_TO BE DONE:_ Repeat exactly the lines between and including those that contain "dip_filament();" and "# ---- Outlines". Output no other line.

_INFORMATION SHOWN:_
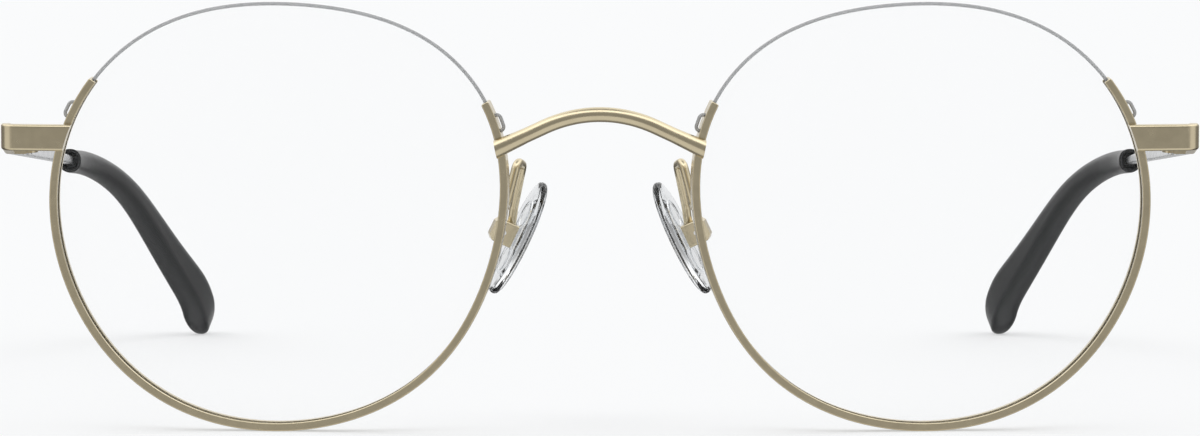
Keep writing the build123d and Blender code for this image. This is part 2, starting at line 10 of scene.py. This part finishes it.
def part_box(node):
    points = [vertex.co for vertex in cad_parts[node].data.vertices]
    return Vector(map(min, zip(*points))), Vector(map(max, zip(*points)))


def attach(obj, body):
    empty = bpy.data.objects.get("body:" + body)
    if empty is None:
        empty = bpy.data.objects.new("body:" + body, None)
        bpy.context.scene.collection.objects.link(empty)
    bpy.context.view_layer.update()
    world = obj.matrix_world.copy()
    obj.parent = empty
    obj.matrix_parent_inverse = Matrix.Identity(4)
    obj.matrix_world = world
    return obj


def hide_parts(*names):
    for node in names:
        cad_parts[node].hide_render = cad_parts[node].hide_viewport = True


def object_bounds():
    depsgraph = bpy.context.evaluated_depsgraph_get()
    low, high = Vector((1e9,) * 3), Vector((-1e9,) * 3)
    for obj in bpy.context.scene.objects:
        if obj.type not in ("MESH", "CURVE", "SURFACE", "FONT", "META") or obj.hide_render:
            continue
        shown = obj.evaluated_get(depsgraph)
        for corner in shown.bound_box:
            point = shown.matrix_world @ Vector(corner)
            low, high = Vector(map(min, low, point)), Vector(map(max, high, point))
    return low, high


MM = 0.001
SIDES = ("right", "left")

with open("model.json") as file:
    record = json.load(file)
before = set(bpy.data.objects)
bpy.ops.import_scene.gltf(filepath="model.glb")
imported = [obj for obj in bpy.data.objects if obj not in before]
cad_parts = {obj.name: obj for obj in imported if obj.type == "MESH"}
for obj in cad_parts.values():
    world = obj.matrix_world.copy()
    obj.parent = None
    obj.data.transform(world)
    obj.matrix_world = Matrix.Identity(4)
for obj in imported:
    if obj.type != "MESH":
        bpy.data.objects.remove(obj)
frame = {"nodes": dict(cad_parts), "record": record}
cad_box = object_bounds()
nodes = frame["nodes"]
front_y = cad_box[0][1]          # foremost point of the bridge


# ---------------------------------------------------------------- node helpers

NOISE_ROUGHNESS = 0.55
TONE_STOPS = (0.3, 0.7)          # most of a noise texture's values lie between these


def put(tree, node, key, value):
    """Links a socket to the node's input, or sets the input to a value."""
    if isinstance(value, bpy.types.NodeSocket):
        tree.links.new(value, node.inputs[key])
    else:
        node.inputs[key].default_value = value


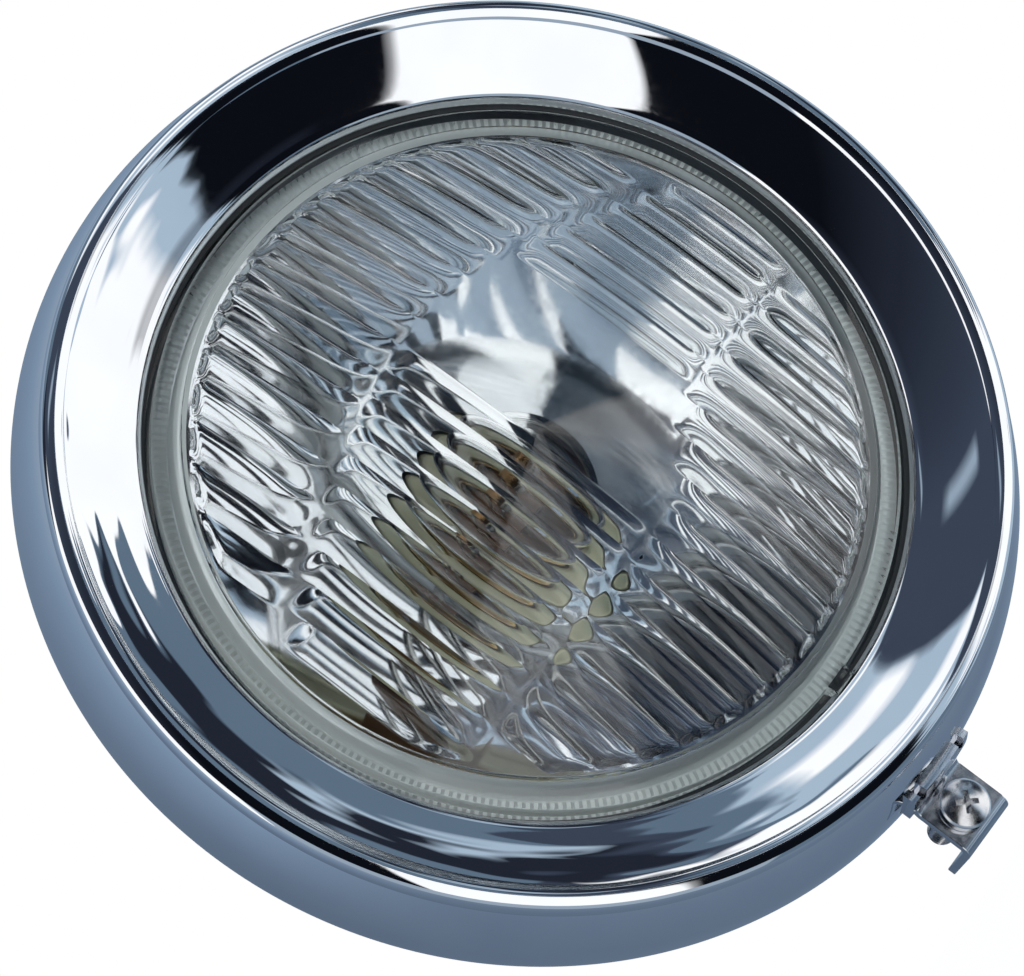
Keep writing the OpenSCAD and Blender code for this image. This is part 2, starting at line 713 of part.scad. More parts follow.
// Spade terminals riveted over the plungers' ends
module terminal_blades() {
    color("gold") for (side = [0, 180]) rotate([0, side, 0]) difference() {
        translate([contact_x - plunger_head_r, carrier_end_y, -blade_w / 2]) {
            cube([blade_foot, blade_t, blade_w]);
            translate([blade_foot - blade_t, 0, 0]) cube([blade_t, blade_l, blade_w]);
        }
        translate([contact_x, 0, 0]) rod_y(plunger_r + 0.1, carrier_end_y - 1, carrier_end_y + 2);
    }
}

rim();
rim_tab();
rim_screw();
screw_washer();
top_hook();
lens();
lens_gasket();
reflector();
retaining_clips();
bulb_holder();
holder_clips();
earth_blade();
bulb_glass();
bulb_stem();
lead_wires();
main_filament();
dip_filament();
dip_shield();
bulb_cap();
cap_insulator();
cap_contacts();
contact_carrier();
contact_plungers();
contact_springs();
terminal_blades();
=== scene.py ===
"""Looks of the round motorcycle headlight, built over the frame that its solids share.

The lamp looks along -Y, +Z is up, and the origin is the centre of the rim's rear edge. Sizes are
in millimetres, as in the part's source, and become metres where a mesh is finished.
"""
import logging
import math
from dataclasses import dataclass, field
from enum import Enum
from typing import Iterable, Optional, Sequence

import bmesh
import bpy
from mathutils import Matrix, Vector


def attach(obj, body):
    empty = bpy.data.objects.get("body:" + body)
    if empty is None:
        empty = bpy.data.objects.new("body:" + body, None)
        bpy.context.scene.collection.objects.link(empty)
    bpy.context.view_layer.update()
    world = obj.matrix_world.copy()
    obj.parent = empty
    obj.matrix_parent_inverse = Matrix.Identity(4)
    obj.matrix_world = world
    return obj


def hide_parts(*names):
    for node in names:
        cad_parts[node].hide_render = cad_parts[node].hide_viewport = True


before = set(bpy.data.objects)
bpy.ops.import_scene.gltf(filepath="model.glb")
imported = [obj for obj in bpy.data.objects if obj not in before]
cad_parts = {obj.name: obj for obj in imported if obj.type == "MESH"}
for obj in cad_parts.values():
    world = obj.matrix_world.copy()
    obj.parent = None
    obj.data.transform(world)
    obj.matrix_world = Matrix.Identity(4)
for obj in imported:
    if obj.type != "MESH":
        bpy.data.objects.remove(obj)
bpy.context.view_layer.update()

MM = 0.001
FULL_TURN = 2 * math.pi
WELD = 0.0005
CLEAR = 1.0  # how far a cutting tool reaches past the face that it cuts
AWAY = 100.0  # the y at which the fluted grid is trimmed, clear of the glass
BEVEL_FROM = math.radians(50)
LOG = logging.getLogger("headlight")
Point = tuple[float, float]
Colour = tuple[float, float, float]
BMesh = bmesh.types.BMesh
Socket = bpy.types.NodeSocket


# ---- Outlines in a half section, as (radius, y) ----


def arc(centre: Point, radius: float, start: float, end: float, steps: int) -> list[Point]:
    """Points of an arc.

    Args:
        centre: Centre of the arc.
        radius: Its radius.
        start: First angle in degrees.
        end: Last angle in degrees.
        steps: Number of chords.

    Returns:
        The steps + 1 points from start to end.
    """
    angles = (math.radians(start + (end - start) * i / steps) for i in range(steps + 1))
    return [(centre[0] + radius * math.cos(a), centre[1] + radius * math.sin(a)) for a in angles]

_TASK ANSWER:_
dip_filament();
dip_shield();
bulb_cap();
cap_insulator();
cap_contacts();
contact_carrier();
contact_plungers();
contact_springs();
terminal_blades();
=== scene.py ===
"""Looks of the round motorcycle headlight, built over the frame that its solids share.

The lamp looks along -Y, +Z is up, and the origin is the centre of the rim's rear edge. Sizes are
in millimetres, as in the part's source, and become metres where a mesh is finished.
"""
import logging
import math
from dataclasses import dataclass, field
from enum import Enum
from typing import Iterable, Optional, Sequence

import bmesh
import bpy
from mathutils import Matrix, Vector


def attach(obj, body):
    empty = bpy.data.objects.get("body:" + body)
    if empty is None:
        empty = bpy.data.objects.new("body:" + body, None)
        bpy.context.scene.collection.objects.link(empty)
    bpy.context.view_layer.update()
    world = obj.matrix_world.copy()
    obj.parent = empty
    obj.matrix_parent_inverse = Matrix.Identity(4)
    obj.matrix_world = world
    return obj


def hide_parts(*names):
    for node in names:
        cad_parts[node].hide_render = cad_parts[node].hide_viewport = True


before = set(bpy.data.objects)
bpy.ops.import_scene.gltf(filepath="model.glb")
imported = [obj for obj in bpy.data.objects if obj not in before]
cad_parts = {obj.name: obj for obj in imported if obj.type == "MESH"}
for obj in cad_parts.values():
    world = obj.matrix_world.copy()
    obj.parent = None
    obj.data.transform(world)
    obj.matrix_world = Matrix.Identity(4)
for obj in imported:
    if obj.type != "MESH":
        bpy.data.objects.remove(obj)
bpy.context.view_layer.update()

MM = 0.001
FULL_TURN = 2 * math.pi
WELD = 0.0005
CLEAR = 1.0  # how far a cutting tool reaches past the face that it cuts
AWAY = 100.0  # the y at which the fluted grid is trimmed, clear of the glass
BEVEL_FROM = math.radians(50)
LOG = logging.getLogger("headlight")
Point = tuple[float, float]
Colour = tuple[float, float, float]
BMesh = bmesh.types.BMesh
Socket = bpy.types.NodeSocket


# ---- Outlines in a half section, as (radius, y) ----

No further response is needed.